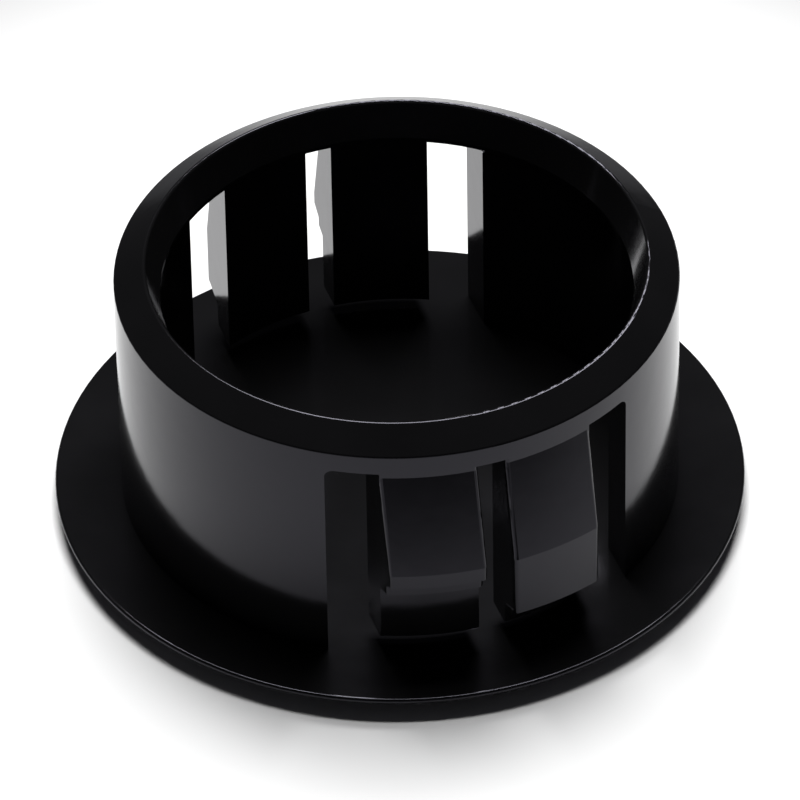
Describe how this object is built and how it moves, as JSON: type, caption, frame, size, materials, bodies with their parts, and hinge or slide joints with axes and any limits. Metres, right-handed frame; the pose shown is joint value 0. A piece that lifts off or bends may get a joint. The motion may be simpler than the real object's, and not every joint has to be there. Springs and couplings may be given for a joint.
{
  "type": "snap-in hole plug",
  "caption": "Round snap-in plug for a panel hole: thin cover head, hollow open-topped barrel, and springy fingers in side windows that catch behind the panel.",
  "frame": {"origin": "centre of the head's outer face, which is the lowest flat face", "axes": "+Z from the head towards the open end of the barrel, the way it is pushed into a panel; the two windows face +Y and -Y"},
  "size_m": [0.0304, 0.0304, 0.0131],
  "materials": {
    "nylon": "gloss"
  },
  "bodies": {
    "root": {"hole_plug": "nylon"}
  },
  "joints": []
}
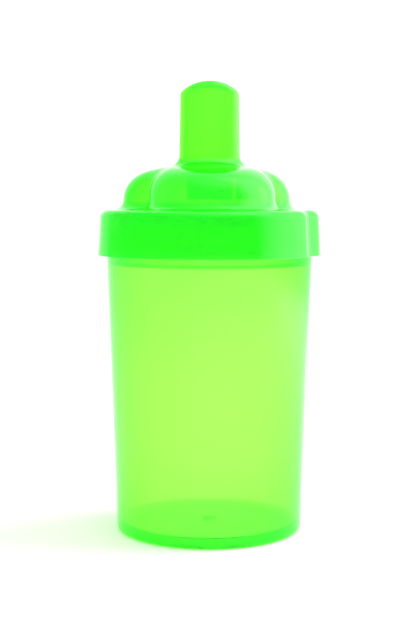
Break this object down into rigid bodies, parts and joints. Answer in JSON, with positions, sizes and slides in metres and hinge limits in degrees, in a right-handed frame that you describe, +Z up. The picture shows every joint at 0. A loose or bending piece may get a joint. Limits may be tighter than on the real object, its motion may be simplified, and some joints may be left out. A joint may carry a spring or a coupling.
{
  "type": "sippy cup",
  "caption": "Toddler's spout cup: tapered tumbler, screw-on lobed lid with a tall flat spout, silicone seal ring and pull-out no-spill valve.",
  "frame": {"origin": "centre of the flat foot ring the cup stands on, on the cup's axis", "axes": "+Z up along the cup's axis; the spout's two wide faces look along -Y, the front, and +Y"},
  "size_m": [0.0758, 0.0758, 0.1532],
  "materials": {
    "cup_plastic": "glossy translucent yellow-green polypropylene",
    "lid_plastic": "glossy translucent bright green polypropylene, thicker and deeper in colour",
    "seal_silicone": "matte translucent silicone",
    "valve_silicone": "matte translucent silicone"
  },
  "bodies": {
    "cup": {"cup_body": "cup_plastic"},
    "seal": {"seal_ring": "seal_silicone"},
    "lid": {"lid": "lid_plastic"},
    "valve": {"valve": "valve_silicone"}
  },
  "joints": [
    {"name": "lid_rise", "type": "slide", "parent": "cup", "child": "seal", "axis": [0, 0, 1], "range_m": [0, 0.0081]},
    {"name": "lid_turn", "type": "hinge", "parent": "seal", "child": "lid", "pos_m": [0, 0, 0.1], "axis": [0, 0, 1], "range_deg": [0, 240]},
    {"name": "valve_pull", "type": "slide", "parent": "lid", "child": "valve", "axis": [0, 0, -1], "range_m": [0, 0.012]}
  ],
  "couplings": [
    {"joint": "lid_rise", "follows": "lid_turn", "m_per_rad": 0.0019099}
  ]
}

__AIM OF THE EXERCISE__
Go through the listing and copy all of it exactly.

__RESULT OF THIS EXERCISE__
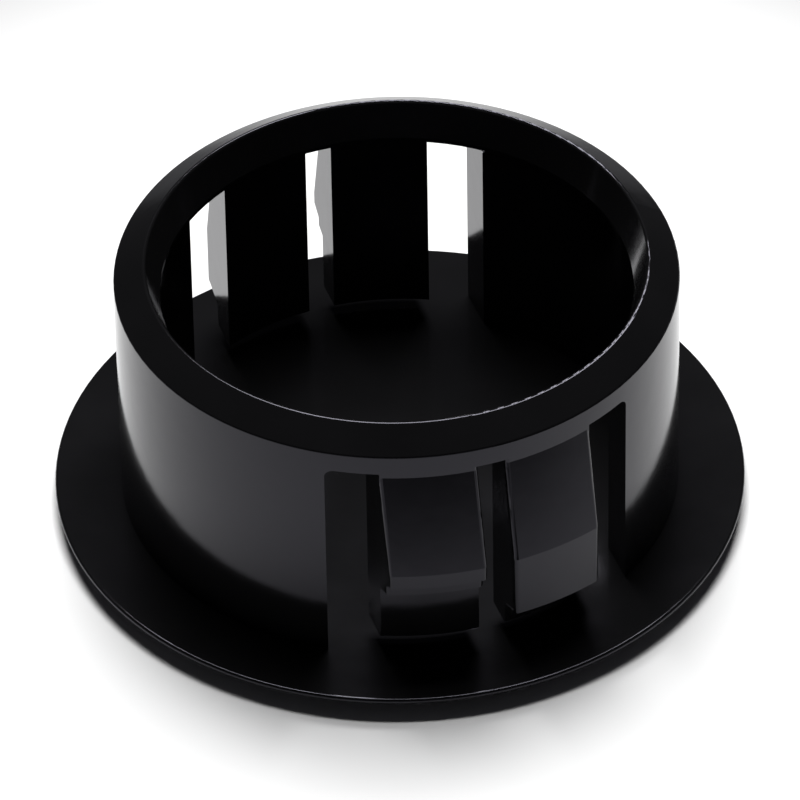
Describe how this object is built and how it moves, as JSON: type, caption, frame, size, materials, bodies with their parts, and hinge or slide joints with axes and any limits. Metres, right-handed frame; the pose shown is joint value 0. A piece that lifts off or bends may get a joint. The motion may be simpler than the real object's, and not every joint has to be there. Springs and couplings may be given for a joint.
{
  "type": "snap-in hole plug",
  "caption": "Round snap-in plug for a panel hole: thin cover head, hollow open-topped barrel, and springy fingers in side windows that catch behind the panel.",
  "frame": {"origin": "centre of the head's outer face, which is the lowest flat face", "axes": "+Z from the head towards the open end of the barrel, the way it is pushed into a panel; the two windows face +Y and -Y"},
  "size_m": [0.0304, 0.0304, 0.0131],
  "materials": {
    "nylon": "gloss"
  },
  "bodies": {
    "root": {"hole_plug": "nylon"}
  },
  "joints": []
}
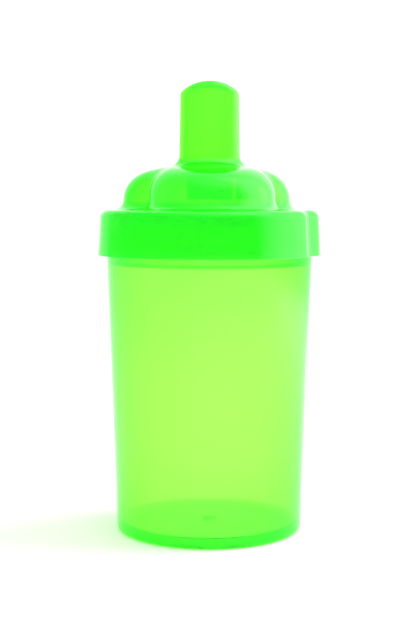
Break this object down into rigid bodies, parts and joints. Answer in JSON, with positions, sizes and slides in metres and hinge limits in degrees, in a right-handed frame that you describe, +Z up. The picture shows every joint at 0. A loose or bending piece may get a joint. Limits may be tighter than on the real object, its motion may be simplified, and some joints may be left out. A joint may carry a spring or a coupling.
{
  "type": "sippy cup",
  "caption": "Toddler's spout cup: tapered tumbler, screw-on lobed lid with a tall flat spout, silicone seal ring and pull-out no-spill valve.",
  "frame": {"origin": "centre of the flat foot ring the cup stands on, on the cup's axis", "axes": "+Z up along the cup's axis; the spout's two wide faces look along -Y, the front, and +Y"},
  "size_m": [0.0758, 0.0758, 0.1532],
  "materials": {
    "cup_plastic": "glossy translucent yellow-green polypropylene",
    "lid_plastic": "glossy translucent bright green polypropylene, thicker and deeper in colour",
    "seal_silicone": "matte translucent silicone",
    "valve_silicone": "matte translucent silicone"
  },
  "bodies": {
    "cup": {"cup_body": "cup_plastic"},
    "seal": {"seal_ring": "seal_silicone"},
    "lid": {"lid": "lid_plastic"},
    "valve": {"valve": "valve_silicone"}
  },
  "joints": [
    {"name": "lid_rise", "type": "slide", "parent": "cup", "child": "seal", "axis": [0, 0, 1], "range_m": [0, 0.0081]},
    {"name": "lid_turn", "type": "hinge", "parent": "seal", "child": "lid", "pos_m": [0, 0, 0.1], "axis": [0, 0, 1], "range_deg": [0, 240]},
    {"name": "valve_pull", "type": "slide", "parent": "lid", "child": "valve", "axis": [0, 0, -1], "range_m": [0, 0.012]}
  ],
  "couplings": [
    {"joint": "lid_rise", "follows": "lid_turn", "m_per_rad": 0.0019099}
  ]
}